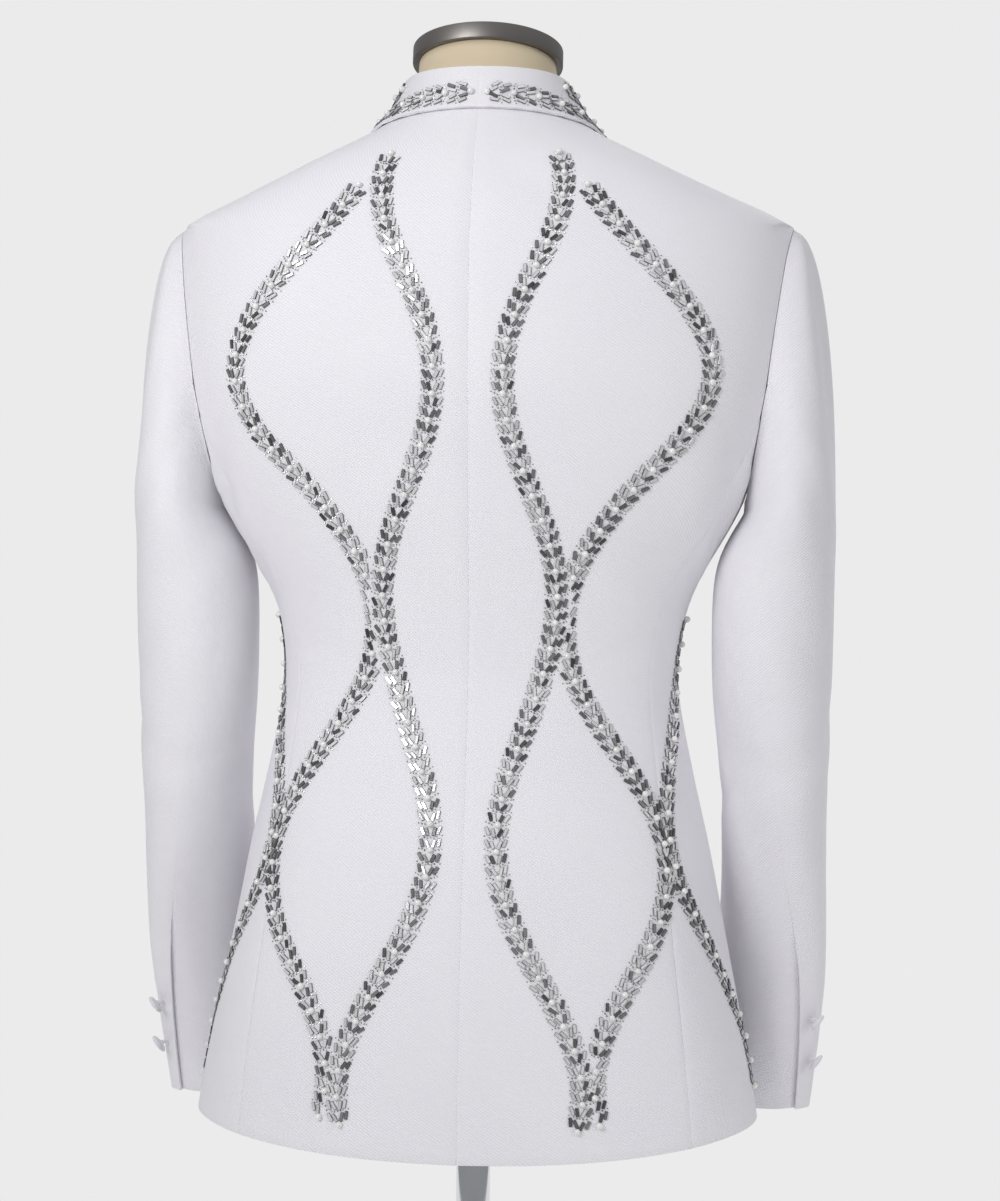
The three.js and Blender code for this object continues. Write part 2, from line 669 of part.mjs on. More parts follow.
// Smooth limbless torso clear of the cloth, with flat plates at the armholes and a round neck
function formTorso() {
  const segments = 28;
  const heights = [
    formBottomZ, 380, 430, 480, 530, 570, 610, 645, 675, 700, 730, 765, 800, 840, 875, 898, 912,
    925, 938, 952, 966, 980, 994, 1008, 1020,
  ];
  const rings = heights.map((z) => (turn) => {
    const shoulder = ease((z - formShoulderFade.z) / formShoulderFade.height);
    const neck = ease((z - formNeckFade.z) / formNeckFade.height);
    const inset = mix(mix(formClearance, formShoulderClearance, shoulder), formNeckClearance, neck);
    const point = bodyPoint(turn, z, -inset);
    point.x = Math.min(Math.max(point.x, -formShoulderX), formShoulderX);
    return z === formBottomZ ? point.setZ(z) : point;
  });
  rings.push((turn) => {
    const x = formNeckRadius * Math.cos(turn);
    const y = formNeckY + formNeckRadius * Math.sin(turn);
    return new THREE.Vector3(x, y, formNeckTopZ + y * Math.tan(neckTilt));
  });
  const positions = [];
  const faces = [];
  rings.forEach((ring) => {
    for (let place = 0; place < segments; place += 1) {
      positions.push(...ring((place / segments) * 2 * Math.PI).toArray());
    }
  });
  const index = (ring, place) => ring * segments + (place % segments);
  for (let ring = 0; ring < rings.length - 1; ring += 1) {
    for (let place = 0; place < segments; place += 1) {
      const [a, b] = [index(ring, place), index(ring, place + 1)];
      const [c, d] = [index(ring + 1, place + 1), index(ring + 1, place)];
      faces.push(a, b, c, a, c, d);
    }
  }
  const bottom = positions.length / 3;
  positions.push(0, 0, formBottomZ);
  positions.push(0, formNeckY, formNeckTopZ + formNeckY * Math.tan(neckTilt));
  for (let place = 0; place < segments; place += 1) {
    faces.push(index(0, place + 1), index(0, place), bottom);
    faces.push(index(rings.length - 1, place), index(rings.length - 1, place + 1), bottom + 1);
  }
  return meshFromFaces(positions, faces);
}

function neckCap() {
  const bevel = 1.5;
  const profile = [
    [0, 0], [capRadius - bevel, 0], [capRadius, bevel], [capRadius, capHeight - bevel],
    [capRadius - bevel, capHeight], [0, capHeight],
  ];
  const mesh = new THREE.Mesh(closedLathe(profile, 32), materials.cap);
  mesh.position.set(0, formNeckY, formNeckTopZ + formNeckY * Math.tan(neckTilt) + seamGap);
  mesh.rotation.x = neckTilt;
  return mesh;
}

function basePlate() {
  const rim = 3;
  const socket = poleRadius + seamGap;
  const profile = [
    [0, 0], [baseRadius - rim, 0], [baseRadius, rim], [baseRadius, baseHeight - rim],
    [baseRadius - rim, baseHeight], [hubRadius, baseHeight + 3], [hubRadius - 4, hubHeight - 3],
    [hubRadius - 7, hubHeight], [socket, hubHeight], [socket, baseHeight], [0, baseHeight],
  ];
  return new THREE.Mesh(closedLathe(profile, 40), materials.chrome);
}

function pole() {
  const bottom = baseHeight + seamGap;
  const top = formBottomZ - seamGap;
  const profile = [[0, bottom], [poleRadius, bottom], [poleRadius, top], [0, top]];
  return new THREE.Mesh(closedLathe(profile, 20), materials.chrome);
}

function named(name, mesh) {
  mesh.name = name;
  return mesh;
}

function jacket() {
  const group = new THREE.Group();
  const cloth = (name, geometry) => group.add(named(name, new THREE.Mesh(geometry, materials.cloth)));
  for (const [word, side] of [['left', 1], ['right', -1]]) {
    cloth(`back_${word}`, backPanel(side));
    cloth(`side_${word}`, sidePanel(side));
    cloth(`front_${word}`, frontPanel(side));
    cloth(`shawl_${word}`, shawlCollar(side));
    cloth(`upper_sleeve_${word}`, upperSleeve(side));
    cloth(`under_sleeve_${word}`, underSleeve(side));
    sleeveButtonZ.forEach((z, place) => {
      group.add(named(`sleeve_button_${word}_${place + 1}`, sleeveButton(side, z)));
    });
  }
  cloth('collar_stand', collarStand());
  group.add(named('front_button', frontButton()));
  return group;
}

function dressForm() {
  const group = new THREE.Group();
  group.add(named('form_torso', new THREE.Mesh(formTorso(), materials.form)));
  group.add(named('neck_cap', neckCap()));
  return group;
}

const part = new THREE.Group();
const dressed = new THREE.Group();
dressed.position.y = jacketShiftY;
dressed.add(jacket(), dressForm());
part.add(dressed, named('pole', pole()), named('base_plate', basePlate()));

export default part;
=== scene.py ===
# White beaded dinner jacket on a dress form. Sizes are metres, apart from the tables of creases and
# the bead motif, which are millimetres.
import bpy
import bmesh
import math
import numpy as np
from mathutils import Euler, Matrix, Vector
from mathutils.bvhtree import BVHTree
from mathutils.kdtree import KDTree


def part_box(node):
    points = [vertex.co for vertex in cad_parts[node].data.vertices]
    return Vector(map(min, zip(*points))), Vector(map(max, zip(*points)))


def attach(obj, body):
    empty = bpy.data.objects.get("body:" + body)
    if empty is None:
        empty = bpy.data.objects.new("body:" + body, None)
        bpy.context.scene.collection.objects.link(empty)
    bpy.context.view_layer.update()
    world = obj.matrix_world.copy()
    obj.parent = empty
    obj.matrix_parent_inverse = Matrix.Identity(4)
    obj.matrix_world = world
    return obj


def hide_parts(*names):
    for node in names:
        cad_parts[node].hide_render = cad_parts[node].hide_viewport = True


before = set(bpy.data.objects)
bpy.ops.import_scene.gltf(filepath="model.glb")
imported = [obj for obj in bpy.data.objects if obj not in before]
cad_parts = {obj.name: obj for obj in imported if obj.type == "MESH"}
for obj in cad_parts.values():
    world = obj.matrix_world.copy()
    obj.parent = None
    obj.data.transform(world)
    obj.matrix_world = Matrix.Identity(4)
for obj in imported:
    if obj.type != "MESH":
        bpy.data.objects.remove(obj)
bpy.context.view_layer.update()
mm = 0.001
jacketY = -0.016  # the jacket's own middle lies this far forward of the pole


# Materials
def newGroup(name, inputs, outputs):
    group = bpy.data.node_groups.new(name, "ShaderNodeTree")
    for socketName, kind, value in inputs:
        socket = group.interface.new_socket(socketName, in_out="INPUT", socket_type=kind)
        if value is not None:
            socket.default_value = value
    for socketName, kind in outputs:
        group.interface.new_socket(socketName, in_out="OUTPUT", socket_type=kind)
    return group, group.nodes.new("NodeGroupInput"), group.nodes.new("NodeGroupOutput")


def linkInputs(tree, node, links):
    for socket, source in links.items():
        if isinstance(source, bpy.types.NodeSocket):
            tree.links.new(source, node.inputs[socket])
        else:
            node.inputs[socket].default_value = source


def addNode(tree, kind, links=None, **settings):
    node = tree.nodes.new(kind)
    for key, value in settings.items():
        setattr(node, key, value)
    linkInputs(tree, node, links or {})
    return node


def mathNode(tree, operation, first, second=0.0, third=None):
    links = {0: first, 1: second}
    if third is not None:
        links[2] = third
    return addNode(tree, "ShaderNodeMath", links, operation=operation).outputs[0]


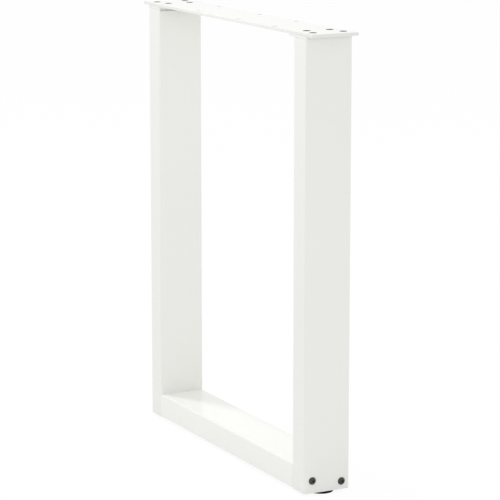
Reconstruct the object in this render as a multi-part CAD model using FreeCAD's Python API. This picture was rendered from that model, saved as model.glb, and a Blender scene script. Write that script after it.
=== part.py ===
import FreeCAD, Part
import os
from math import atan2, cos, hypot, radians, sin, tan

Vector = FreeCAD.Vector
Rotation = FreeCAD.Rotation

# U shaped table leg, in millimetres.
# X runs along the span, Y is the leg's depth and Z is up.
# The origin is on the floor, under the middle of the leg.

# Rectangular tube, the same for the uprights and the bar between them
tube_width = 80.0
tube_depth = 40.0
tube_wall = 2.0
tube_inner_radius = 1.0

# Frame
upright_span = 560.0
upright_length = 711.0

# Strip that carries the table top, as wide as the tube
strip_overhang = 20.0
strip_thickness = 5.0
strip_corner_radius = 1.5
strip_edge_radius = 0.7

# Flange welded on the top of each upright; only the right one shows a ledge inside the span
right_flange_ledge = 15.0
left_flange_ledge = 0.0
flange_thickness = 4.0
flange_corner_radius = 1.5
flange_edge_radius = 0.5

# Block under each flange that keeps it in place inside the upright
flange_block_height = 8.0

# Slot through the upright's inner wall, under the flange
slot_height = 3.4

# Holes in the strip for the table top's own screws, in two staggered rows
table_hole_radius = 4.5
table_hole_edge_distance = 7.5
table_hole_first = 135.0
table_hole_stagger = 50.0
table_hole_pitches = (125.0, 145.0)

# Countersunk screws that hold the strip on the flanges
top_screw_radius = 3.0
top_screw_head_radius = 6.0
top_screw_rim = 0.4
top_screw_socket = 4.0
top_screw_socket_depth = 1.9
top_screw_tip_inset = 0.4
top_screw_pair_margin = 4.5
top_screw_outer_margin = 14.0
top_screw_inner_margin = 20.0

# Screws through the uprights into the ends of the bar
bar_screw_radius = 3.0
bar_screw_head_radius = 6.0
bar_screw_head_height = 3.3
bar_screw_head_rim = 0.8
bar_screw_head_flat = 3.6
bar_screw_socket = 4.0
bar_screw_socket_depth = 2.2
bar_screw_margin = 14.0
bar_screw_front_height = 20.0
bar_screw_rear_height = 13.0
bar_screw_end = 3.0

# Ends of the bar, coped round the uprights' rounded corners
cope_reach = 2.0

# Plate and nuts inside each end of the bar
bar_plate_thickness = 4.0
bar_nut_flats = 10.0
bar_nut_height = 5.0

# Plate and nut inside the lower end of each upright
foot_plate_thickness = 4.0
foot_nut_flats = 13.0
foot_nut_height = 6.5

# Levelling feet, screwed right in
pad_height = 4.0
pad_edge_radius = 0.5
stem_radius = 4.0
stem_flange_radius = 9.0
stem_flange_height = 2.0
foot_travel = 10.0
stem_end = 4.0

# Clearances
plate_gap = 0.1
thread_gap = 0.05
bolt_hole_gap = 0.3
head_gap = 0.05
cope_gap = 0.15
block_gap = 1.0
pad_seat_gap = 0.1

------

**WHAT NEEDS TO BE DONE**
Each line from the one containing "const part = new THREE.Group();" through the one containing "cad_parts[node].hide_render = cad_parts[node].hide_viewport" must be retyped exactly, the first and last of these included.

**PROBLEM SOLUTION**
const part = new THREE.Group();
const dressed = new THREE.Group();
dressed.position.y = jacketShiftY;
dressed.add(jacket(), dressForm());
part.add(dressed, named('pole', pole()), named('base_plate', basePlate()));

export default part;
=== scene.py ===
# White beaded dinner jacket on a dress form. Sizes are metres, apart from the tables of creases and
# the bead motif, which are millimetres.
import bpy
import bmesh
import math
import numpy as np
from mathutils import Euler, Matrix, Vector
from mathutils.bvhtree import BVHTree
from mathutils.kdtree import KDTree


def part_box(node):
    points = [vertex.co for vertex in cad_parts[node].data.vertices]
    return Vector(map(min, zip(*points))), Vector(map(max, zip(*points)))


def attach(obj, body):
    empty = bpy.data.objects.get("body:" + body)
    if empty is None:
        empty = bpy.data.objects.new("body:" + body, None)
        bpy.context.scene.collection.objects.link(empty)
    bpy.context.view_layer.update()
    world = obj.matrix_world.copy()
    obj.parent = empty
    obj.matrix_parent_inverse = Matrix.Identity(4)
    obj.matrix_world = world
    return obj


def hide_parts(*names):
    for node in names:
        cad_parts[node].hide_render = cad_parts[node].hide_viewport = True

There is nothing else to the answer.